Zabul parpadeó. Yo insistí.
—¿Qué puedo hacer para demostrarlo? ¿Jurar que no lo hice?
—Un juramento no me basta.
—¡Kamsa y Putana! Si al menos me hubieses hecho esa pregunta en tierra, te habría mostrado el microtransmisor que llevaba yo en un botón de mi camisa.
—¡Oh, vamos! —resopló con incredulidad.
—De fabricación imperial. Por lo menos tienes que admitir que es algo creíble, ¿no? Concuerda con el temperamento de Chait Rai. Y él ha servido en el Imperio, ¿no es así?
Guardó silencio. Uno de los metacarpianos de la mano esquelética flotaba cerca de mi cara, como un lápiz marrón. Sentí el impulso irracional de cogerlo, pero comprendí que era mejor no hacer movimientos bruscos cerca de Zabul.
Al fin gruñó:
—Así que tu prueba está a tres millones de kilómetros de aquí. No es un argumento muy sólido.
—Si fuese culpable, me habría preparado una coartada mejor —retorcí un poco el hilo de la lógica.
Zabul seguía pensativo. Finalmente asintió con reluctancia.
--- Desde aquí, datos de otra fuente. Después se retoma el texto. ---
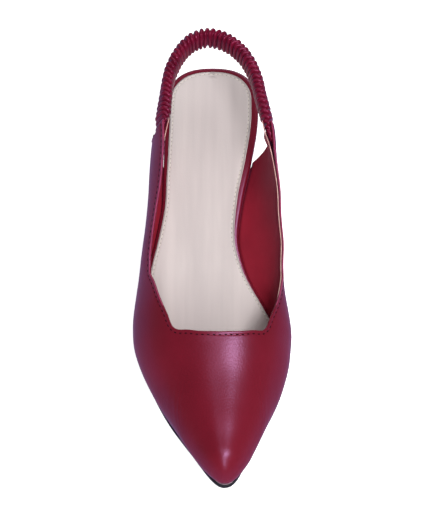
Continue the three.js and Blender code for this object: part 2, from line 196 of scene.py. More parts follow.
def round_end(distance: Array | float, length: float, power: float) -> Array:
    """Rises from 0 at a rounded end to 1 past its round.

    Args:
        distance: Distance from the end.
        length: Length of the round.
        power: How full the round is.

    Returns:
        The share, between 0 and 1.
    """
    left = np.clip(1 - np.asarray(distance, float) / length, 0, 1)
    return (1 - left**power) ** (1 / power)


def packed(start: float, end: float, count: int) -> Array:
    """Stations packed towards both ends."""
    return start + (end - start) * (1 - np.cos(np.pi * np.arange(count + 1) / count)) / 2


@dataclass
class Last:
    """The last that the shoe is made over, with the sizes of the solids, in millimetres."""

    length: float = 243.5
    ball_width: float = 82.0
    waist_width: float = 47.0
    seat_width: float = 54.0
    seat_round: float = 22.0
    seat_power: float = 2.3
    toe_round: float = 14.0
    toe_power: float = 2.0
    heel_height: float = 55.0
    toe_fullness: float = 1.2
    toe_spring: float = 7.0
    instep_height: float = 66.0
    toe_depth_round: float = 11.0
    clearance: float = 0.3
    wall: float = 1.6
    sole: float = 3.0
    swell_height: float = 0.42
    soften: float = 0.012
    origin_x: float = 0.0
    origin_y: float = 0.0
    columns: dict[str, Column] = field(default_factory=dict)

    def __post_init__(self) -> None:
        """Reads the tables."""
        seat, waist, ball = self.seat_width, self.waist_width, self.ball_width
        plan = (
            (0.0, seat, 0.49, 0.5),
            (0.12, seat, 0.508, 0.505),
            (0.245, waist, 0.6, 0.49),
            (0.33, waist, 0.61, 0.383),
            (0.41, waist, 0.69, 0.325),
            (0.47, ball, 0.445, 0.23),
            (0.56, ball, 0.494, 0.38),
            (0.61, ball, 0.508, 0.455),
            (0.655, ball, 0.502, 0.49),
            (0.7, ball, 0.468, 0.488),
            (0.776, ball, 0.376, 0.442),
            (0.838, ball, 0.277, 0.37),
            (0.895, ball, 0.17, 0.285),
            (0.955, ball, 0.054, 0.2),
            (1.0, ball, -0.004, 0.165),
        )
        bottom = (
            (0.0, 1.0, 0), (0.12, 0.945, 0), (0.225, 0.84, 0), (0.33, 0.64, 0),
            (0.41, 0.435, 0), (0.47, 0.28, 0), (0.525, 0.155, 0), (0.575, 0.075, 0),
            (0.625, 0.022, 0), (0.67, 0, 0), (0.76, 0, 0), (0.84, 0, 0.14),
            (0.92, 0, 0.5), (1.0, 0, 1.0),
        )
        section = (
            (0.0, 1.12, 0, 0.1, 0.1, 0.14, 0.14),
            (0.21, 1.1, 0.05, 0.18, 0.245, 0.16, 0.25),
            (0.27, 1.075, 0.065, 0.22, 0.33, 0.16, 0.31),
            (0.33, 1.03, 0.08, 0.24, 0.395, 0.15, 0.39),
            (0.41, 0.97, 0.1, 0.195, 0.45, 0.12, 0.48),
            (0.47, 0.91, 0.095, 0.15, 0.45, 0.11, 0.46),
            (0.515, 0.865, 0.09, 0.12, 0.365, 0.12, 0.38),
            (0.56, 0.81, 0.075, 0.115, 0.26, 0.18, 0.34),
            (0.61, 0.75, 0.06, 0.115, 0.18, 0.26, 0.34),
            (0.7, 0.625, 0.04, 0.115, 0.11, 0.31, 0.31),
            (0.78, 0.5, 0.025, 0.1, 0.09, 0.24, 0.23),
            (0.895, 0.325, 0.01, 0.085, 0.085, 0.12, 0.12),
            (0.96, 0.225, 0, 0.07, 0.07, 0.07, 0.07),
            (1.0, 0.175, 0, 0.05, 0.05, 0.05, 0.05),
        )
        reaches = [(at, width * outer, width * inner) for at, width, outer, inner in plan]
        self.columns.update(read_table(("outer", "inner"), reaches, self.soften))
        self.columns.update(read_table(("rise", "spring"), bottom, self.soften))
        names = ("crest", "shift", "swell_outer", "swell_inner", "round_outer", "round_inner")
        self.columns.update(read_table(names, section, self.soften))

    def along(self, name: str, station: Array | float) -> Array:
        """A column at a station."""
        return self.columns[name](np.asarray(station, float) / self.length)

    def toe_closing(self, station: Array | float) -> Array:
        """How far the outline is open before the toe's round."""
        return round_end(self.length - np.asarray(station, float), self.toe_round, self.toe_power)

    def outline_middle(self, station: Array | float) -> Array:
        """Middle of the board's outline."""
        return (self.along("inner", station) - self.along("outer", station)) / 2

    def half_width(self, station: Array | float) -> Array:
        """Half the width of the board's outline."""
        half = (self.along("inner", station) + self.along("outer", station)) / 2
        closing = round_end(station, self.seat_round, self.seat_power)
        return half * closing * self.toe_closing(station)

    def outline_x(self, side: Array | float, station: Array | float) -> Array:
        """x of the board's outline on one side."""
        return self.outline_middle(station) + side * self.half_width(station)

    def edge_point(self, side: Array | float, station: Array, reach: Array | float) -> tuple[Array, Array]:
        """Moves a point of the outline outwards in plan.

        Args:
            side: Sign of the side.
            station: Station of the point.
            reach: Distance outwards.

        Returns:
            Its x and its station.
        """
        ds = 0.02
        station = np.asarray(station, float)
        inside = np.clip(station, 2 * ds, self.length - 2 * ds)
        ahead = self.outline_x(side, inside + ds)
        behind = self.outline_x(side, inside - ds)
        lean = (ahead - behind) / (2 * ds)
        scale = np.hypot(1, lean)
        x = self.outline_x(side, station) + side / scale * reach
        s = station - side * lean / scale * reach
        tip = station > self.length - 2 * ds
        back = station < 2 * ds
        x = np.where(tip, self.outline_middle(self.length), np.where(back, self.outline_middle(0), x))
        s = np.where(tip, self.length + reach, np.where(back, -reach, s))
        return x, s

    def bottom_z(self, station: Array | float) -> Array:
        """Height of the board's underside."""
        under = self.sole + self.clearance + self.wall + self.clearance
        rise = self.along("rise", station) * (self.heel_height - under)
        return under + rise + self.along("spring", station) * self.toe_spring

    def edge_at(
        self, side: Array | float, station: Array, reach: Array | float, level: Array | float
    ) -> Array:
        """A point at a level above the board's underside, inside or outside the outline."""
        x, s = self.edge_point(side, station, reach)
        return np.stack(np.broadcast_arrays(x, -s, self.bottom_z(s) + level), -1)

    def point(self, side: Array, station: Array, climb: Array) -> Array:
        """A point of the last.

        Args:
            side: Sign of the side.
            station: Its station.
            climb: From 0 at the outline to 1 at the crest.

        Returns:
            Points, with y as minus the station.
        """
        foot = self.outline_x(side, station)
        closing = self.toe_closing(station)
        depth = round_end(self.length - station, self.toe_depth_round, self.toe_power)
        height = self.along("crest", station) * self.instep_height * depth
        middle = self.outline_middle(station) + self.along("shift", station) * self.ball_width
        outer = side < 0
        swell = np.where(outer, self.along("swell_outer", station), self.along("swell_inner", station))
        rounding = np.where(outer, self.along("round_outer", station), self.along("round_inner", station))
        left = 1 - climb
        a, b, c, d = left**3, 3 * left**2 * climb, 3 * left * climb**2, climb**3
        wide = side * self.ball_width * closing
        x = a * foot + b * (foot + wide * swell) + c * (middle + wide * rounding) + d * middle
        z = self.bottom_z(station) + height * (b * self.swell_height + c + d)
        return np.stack([x, -station, z], -1)

    def normal(self, side: Array, station: Array, climb: Array) -> Array:
        """Outward normal of the last at the same place."""
        ds, dc = 0.05, 0.002
        s0 = np.clip(station, ds, self.length - 2 * ds)
        c0 = np.clip(climb, dc, 1 - dc)
        lengthwise = self.point(side, s0 + ds, c0) - self.point(side, s0 - ds, c0)
        upward = self.point(side, s0, c0 + dc) - self.point(side, s0, c0 - dc)
        normal = np.cross(lengthwise, upward) * -side[..., None]
        normal[..., 0] = np.where(climb > 1 - dc, 0, normal[..., 0])
        tip = station > self.length - ds
        normal[tip] = (0, -1, 0)
        return unit(normal)

    def place(self, points: Array) -> Array:
        """Moves points from the last's millimetres to the part's metres."""
        return (points + np.array([self.origin_x, self.origin_y, 0.0])) * MM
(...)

—Después de todo, eres el único que puedes llevar a cabo este loco plan.
—Y ese argumento pesa más en mi favor que la regla «en caso de duda, absuelve al acusado» —no resistí la tentación de ironizar.
—En efecto —contestó Zabul, sin sentirse insultado.— Eres la única esperanza que tengo de salir vivo de aquí. Pero… si regresamos a la Tierra y tu camisa no tiene un microtransmisor… bien, mejor es que vayas preparando una mejor defensa.
Desconectó el cable y yo volví a conectar mi radio.
—Volvamos al trabajo —dije mientras recogía los huesecitos de la mano. Proseguimos la limpieza en un silencio hosco.
Amarrar la estacha a la nave fue asunto difícil. Primero, recorrimos el lugar en que la nave había sido cortada. Transmiti imágenes a Vidya, que pudo localizar los puntos adecuados en los que la estructura podía resistir el tirón de la aceleración (aunque fuese muy débil). Encontró que el bao maestro se encontraba intacto, y allí aseguramos el cable, a ambos extremos, formando un complicado paralelogramo.
Agotados, volvimos a la nave angriff a comer y dormir. La operación de remolque comenzó; Depredador movió una serie de interruptores, y los chorros de iones empezaron a arrastrar al velero.